A confidential city Parks Department document prepared late last year called Shea a “rapidly deteriorating” facility that would require “increasing costs of maintenance,” according to a report first published in the Daily News.

A city engineering report completed in March said the stadium is safe for fans but is showing signs of old age with corroding and cracked concrete, sagging ceilings, loose wiring, water leaks and rusted outfield bleachers.

The report said 16 projects required “immediate action” because of potential “life safety” issues and 17 others could “affect public safety,” the News said.

But Bloomberg said last week that none of the problems posed a threat to Mets fans.

“Shea is a phenomenally well-used facility. And it has normal wear and tear,” the mayor said during a news conference. “It’s something the city has to address and repair and that’s what we’ll do.”

In January, Bloomberg said lack of school space and the city’s projected $5 billion budget deficit made building new stadiums for the Mets and Yankees impractical.

A report by Surtreat Northeast, a contractor that treats concrete, said the company was told that Shea “needed a program for extending the service life for another 10 to 15 years, this being the result of monetary spending shifts from stadiums to the ground zero rebuilding,” the News said.

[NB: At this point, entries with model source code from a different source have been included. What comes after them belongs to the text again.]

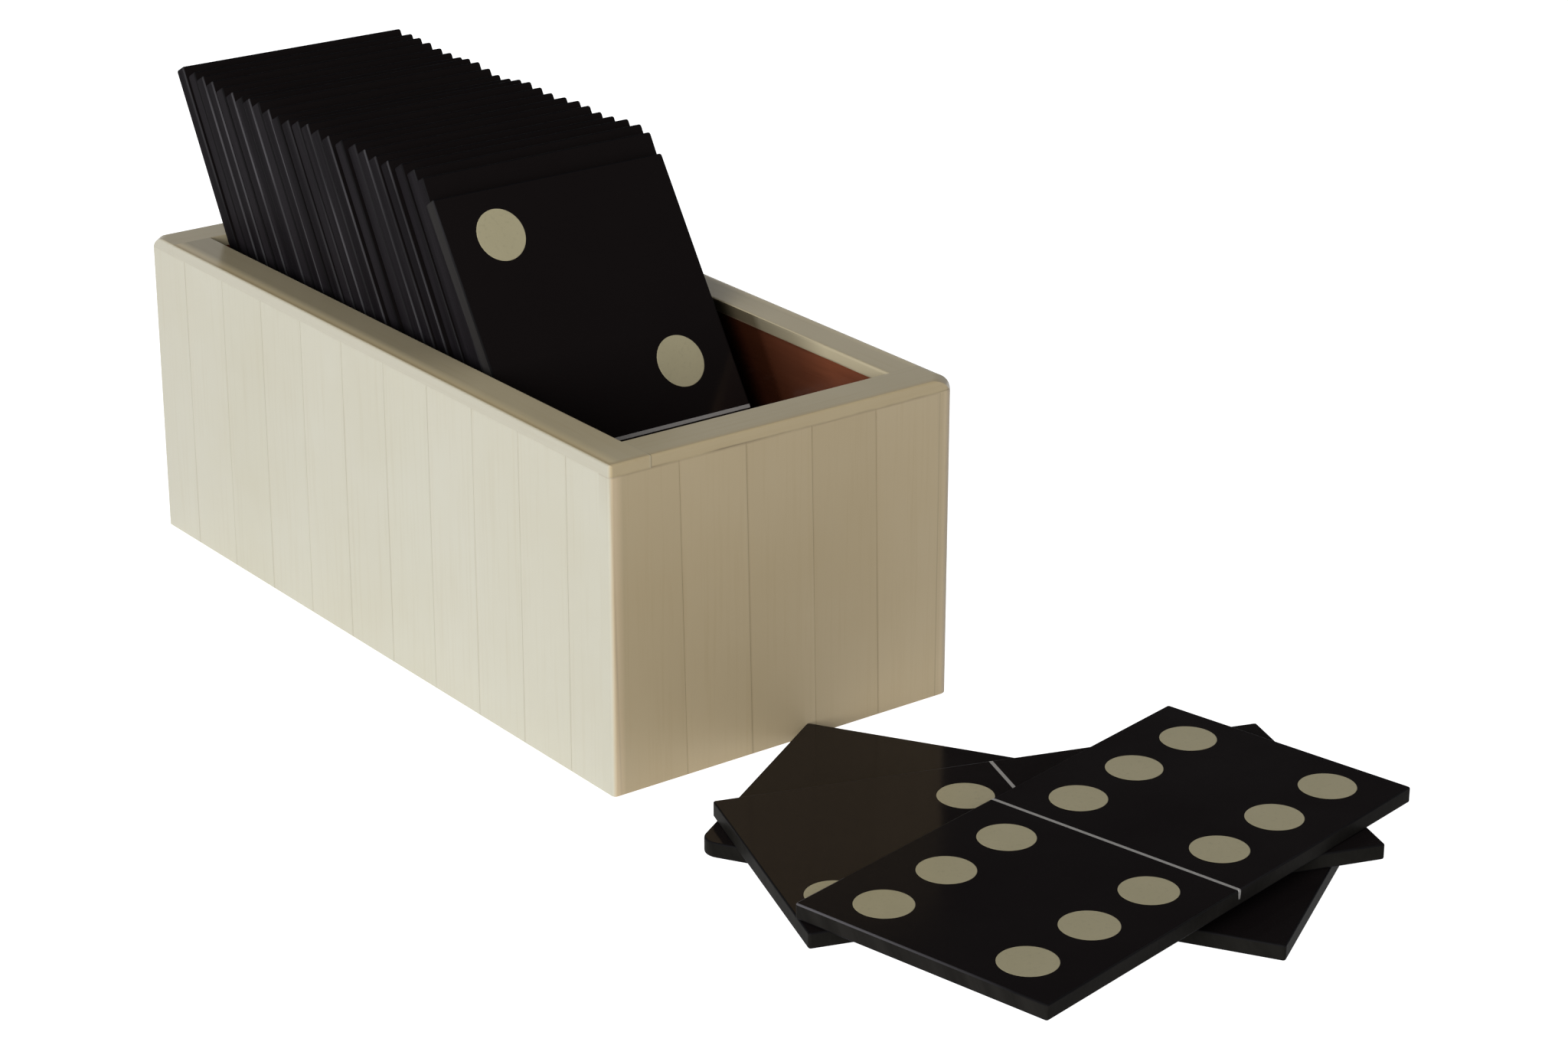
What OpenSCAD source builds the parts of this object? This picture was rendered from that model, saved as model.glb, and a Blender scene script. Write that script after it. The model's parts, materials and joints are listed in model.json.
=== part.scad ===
// Open storage box for a double-six set of dominoes, with its twenty-eight tiles.
// The box is wood, faced with upright bone slips and capped by a bone rim.
// Millimetres. The origin is the centre of the box's underside, +Z is up,
// X runs across the box, Y along it, and the tiles face the short side at -Y.

/* [Box] */
// Outside length of the box, along Y
box_l = 210; // [204:1:240]
// Outside width of the box, along X
box_w = 98.3; // [97:0.1:120]
// Outside height of the box
box_h = 81; // [74:1:90]
// Thickness of a wall with its bone facing
wall_t = 11.3; // [9.5:0.1:12]
// Radius of the upright corners at the left
corner_r = 1; // [0.5:0.1:3]
// Radius of the upright corners at the right, which are more worn
worn_corner_r = 2.5; // [0.5:0.1:3]
// Radius of the outer edge along the top of the rim, at the left and the front
edge_r = 0.5; // [0.3:0.1:2.6]
// Radius of the outer edge along the top of the rim, at the right and the rear
worn_edge_r = 2.6; // [0.5:0.1:2.6]
// Radius of the round across the two most worn upper corners, front right and rear left
worn_top_r = 4; // [2:0.5:5]
// Radius of the inner edge along the top of the rim
inner_r = 0.6; // [0.3:0.1:2]

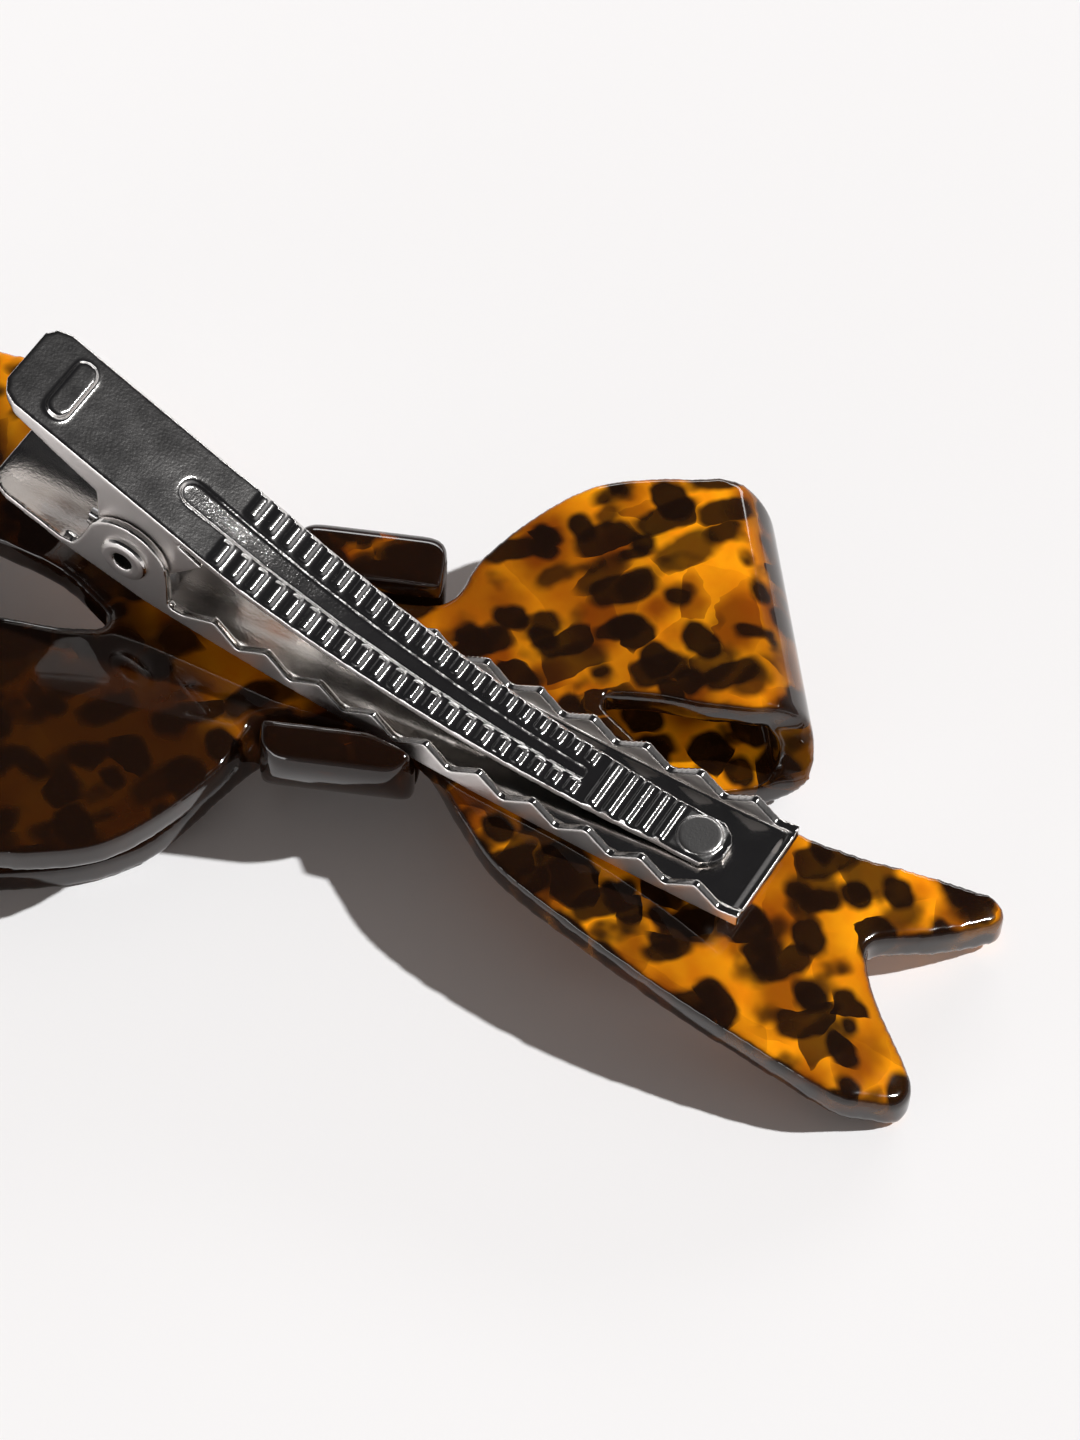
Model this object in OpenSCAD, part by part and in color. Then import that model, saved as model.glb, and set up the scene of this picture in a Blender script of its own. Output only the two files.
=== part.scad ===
// Bow barrette: folded acetate bow on a sprung alligator clip.
// The bow lies face down, its back and the clip upward. +X runs along the clip to its jaw tip,
// +Z up from the plane the bow rests on, and the origin is under the centre of the bow.

/* [Bow ribbon] */
// Thickness of the acetate sheet
sheet = 2.4; // [2.0:0.1:2.8]
// Height of the bow's back face above the rest plane
back_height = 8.4; // [7.8:0.1:9.6]
// Distance from the bow's centre to the tip of each tail
tail_reach = 45; // [40:0.5:52]
// Depth of the swallow-tail cut
tail_notch = 7; // [4:0.5:9]
// Half the width of a tail at its prongs
tail_half_width = 8.7; // [8:0.1:10]
// Distance along the tail where it starts to curve down to the rest plane
tail_bend_start = 17.2; // [17:0.1:20]
// Distance from the bow's centre to the outside of each loop's fold
loop_reach = 29.3; // [26:0.1:34]
// Angle of the loops from the line of the clip
loop_angle = 38.5; // [36:0.5:41]
// Width of a loop along its outer edge from its axis
loop_outer = 12.6; // [11:0.1:14]
// Width of a loop along its inner edge from its axis
loop_inner = 6.6; // [5.5:0.1:7.2]
// How far the front of a loop is skewed across the fold
loop_skew = 2.2; // [0:0.1:3]

// How far the outer edge of a loop rounds in at the fold
fold_corner = 2.8; // [1:0.1:4]

// Half the width of the neck inside the knot
neck_half = 5.3; // [4.6:0.1:5.8]

/* [Knot band] */
// Thickness of the knot's tabs on the back of the bow
tab_thick = 2.2; // [1.6:0.1:2.4]
// Width of the knot band
knot_width = 10; // [8:0.1:11]
// Half the length of the knot band across the bow
knot_half = 9.6; // [9.4:0.1:11]
// Radius of the knot band's corners
knot_corner = 1.8; // [0.8:0.1:2.4]
// Turn of the knot band from the line of the clip
knot_angle = 24; // [20:1:28]
// Thickness of the knot band across the front
knot_front = 2.2; // [1.4:0.1:2.3]
// Distance from the centre to the end of the tab on the loop side of the clip
tab_end_far = 5; // [4.6:0.1:6.5]
// Distance from the centre to the end of the tab on the other side
tab_end_near = 6.7; // [6.5:0.1:7.2]

/* [Clip jaw] */
// Width of the clip across its walls
clip_width = 8; // [7.6:0.1:9]
// Thickness of the clip's sheet steel
steel = 0.6; // [0.5:0.05:0.7]
// Sideways shift of the clip from the bow's centre
clip_shift = -0.9; // [-1.2:0.1:0]
// Front end of the jaw from the bow's centre
jaw_front = 31.2; // [30:0.1:33]
// Back end of the jaw's thumb plate from the bow's centre
jaw_back = -25; // [-26:0.1:-23]
// Radius of the long upward bow of the jaw
jaw_radius = 200; // [150:5:300]
// Number of teeth along each wall
teeth = 10; // [8:1:12]
// Height of a tooth's tip above the underside of the jaw
tooth_tip = 2.3; // [2.0:0.1:2.6]
// Height of the wall between teeth above the underside of the jaw
tooth_root = 0.95; // [0.8:0.05:1.2]

/* [Pivot] */
// Pivot's distance behind the bow's centre
pivot_back = 14.2; // [13.5:0.1:15]
// Radius of the rivet's shank
rivet_radius = 1.15; // [1.0:0.05:1.3]
// Radius of the hole through the rivet
rivet_hole = 0.7; // [0.5:0.05:0.8]
// Radius of the rivet's rolled heads
head_radius = 1.75; // [1.5:0.05:2.0]
// Radius of the jaw's ears round the pivot
ear_radius = 3.1; // [2.9:0.1:3.4]
// Diameter of the spring's wire
wire = 0.7; // [0.5:0.05:0.8]

/* [Lever] */
// Slope of the lever's thumb plate in degrees
lever_slope = 24.5; // [22:0.5:26]
// Radius of the bend along the front of the lever
lever_radius = 81; // [75:1:95]
// Front tip of the lever from the bow's centre
lever_tip = 28.2; // [26:0.1:29]
// Back end of the lever's thumb plate from the bow's centre
lever_back = -23.9; // [-25:0.1:-22]
// Width of the lever at its tip
lever_tip_width = 3.5; // [3:0.1:4]
// Number of grip ribs beside the lever's groove
ribs = 21; // [16:1:24]
// Height of the lever's ribs
rib_height = 0.25; // [0.15:0.05:0.35]

/* [Hidden] */
$fn = 64;
gap = 0.02;
running = 0.05;

acetate = [0.42, 0.17, 0.03];
nickel = [0.72, 0.72, 0.74];
glue = [0.86, 0.84, 0.76];

// Smooth curve through the points p, n steps to a span.
function spline_at(a, b, c, d, t) =
    0.5 * (2 * b + (c - a) * t + (2 * a - 5 * b + 4 * c - d) * t * t
    + (3 * b - a - 3 * c + d) * t * t * t);
function spline(p, n) = [
    for (i = [0 : len(p) - 2])
        for (k = [0 : n - 1])
            spline_at(p[max(i - 1, 0)], p[i], p[i + 1], p[min(i + 2, len(p) - 1)], k / n),
    p[len(p) - 1]];

// Arc round c from angle a0 to a1, in n steps.
function arc(c, r, a0, a1, n) = [
    for (i = [0 : n])
        let (a = a0 + (a1 - a0) * i / n) c + r * [cos(a), sin(a)]];

// Closed band along the line p, from z0 to z1 above it.
function xz(p, z0, z1) = concat([for (q = p) q + [0, z1]], [for (i = [len(p) - 1 : -1 : 0]) p[i] + [0, z0]]);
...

“Now that we don’t anticipate a deal on a new stadium in the near future, it’s time to address many of the issues ... in the engineering report, Mets Senior Vice President Dave Howard told the Daily News.

Repairs to the cracked supports of seats on the field level are expected to begin in July, the newspaper said.

Shea Stadium opened in 1964 at a construction cost of $28.5 million. It is the fifth oldest major league ballpark after Fenway Park in Boston, Wrigley Field in Chicago, Yankee Stadium and Dodger Stadium in Los Angeles.